The majority of the 400 positions are associated with the company's U.S. shale operations, said Nelson. The company aims to hire workers for one-third of those positions by the end of the calendar year.
The company is hiring between 50 and 60 people a month, and is hiring workers across a range of skill sets, from drilling engineers to technical support and finance and supply. Nelson said the company is focusing its resources on recruiting critical subsurface skills such as geoscience and drilling engineering.
Approximately 20 percent of the company's current openings are for its conventional business, including its operations in Australia, Pakistan, the Gulf of Mexico and other regions, Nelson said. He attributed the vacancies in these areas to regular turnover.
Moving forward, job opportunities could materialize in other regions, such as South Africa, where the company is about to initiate a seismic operations campaign. New offshore plays can take five to seven years to develop so in terms of people needs, these exploration plays are early in the life cycle, "but we're always optimistic" about future development, Nelson said.

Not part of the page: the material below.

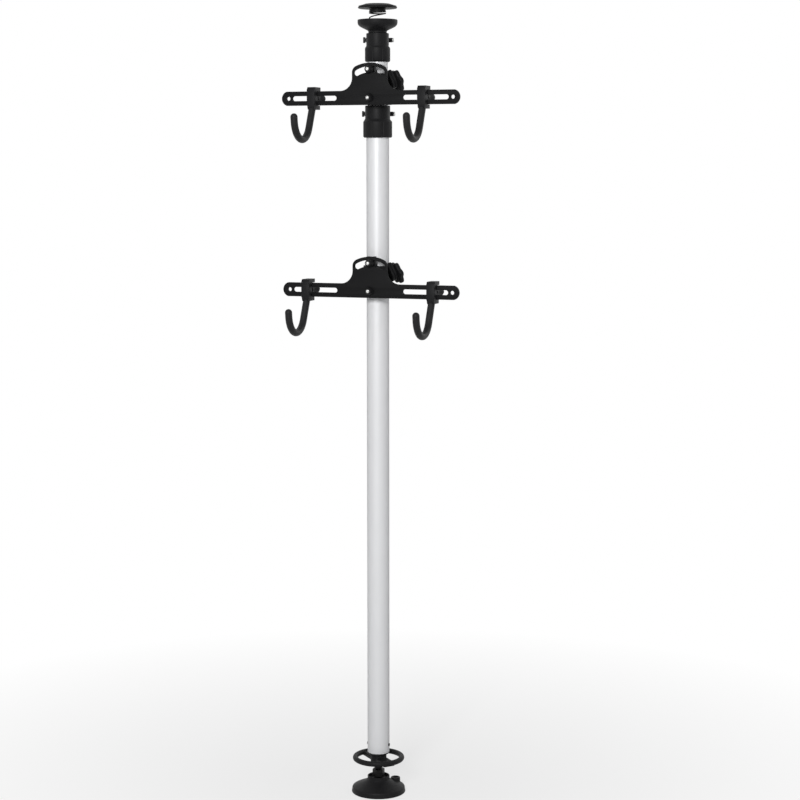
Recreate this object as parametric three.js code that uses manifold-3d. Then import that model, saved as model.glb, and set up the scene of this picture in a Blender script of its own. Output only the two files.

BHP Billiton Petroleum is seeing competition in hiring workers not only in the Houston market, but in the Permian Basin as well, Nelson said. Finding housing for workers in the Permian remains a challenge, with local hotel rooms booked as long as three years in advance. The company has experienced similar issues, albeit to a less extent, with its Eagle Ford operations.
Like the job market in Houston, BHP Billiton Petroleum is seeing competition among operators for workers in Perth, Western Australia, said Nelson. In Perth, the presence of many of the major oil and gas companies, as well as the minerals industry, is fueling competition among companies to hire from the pool of workers available.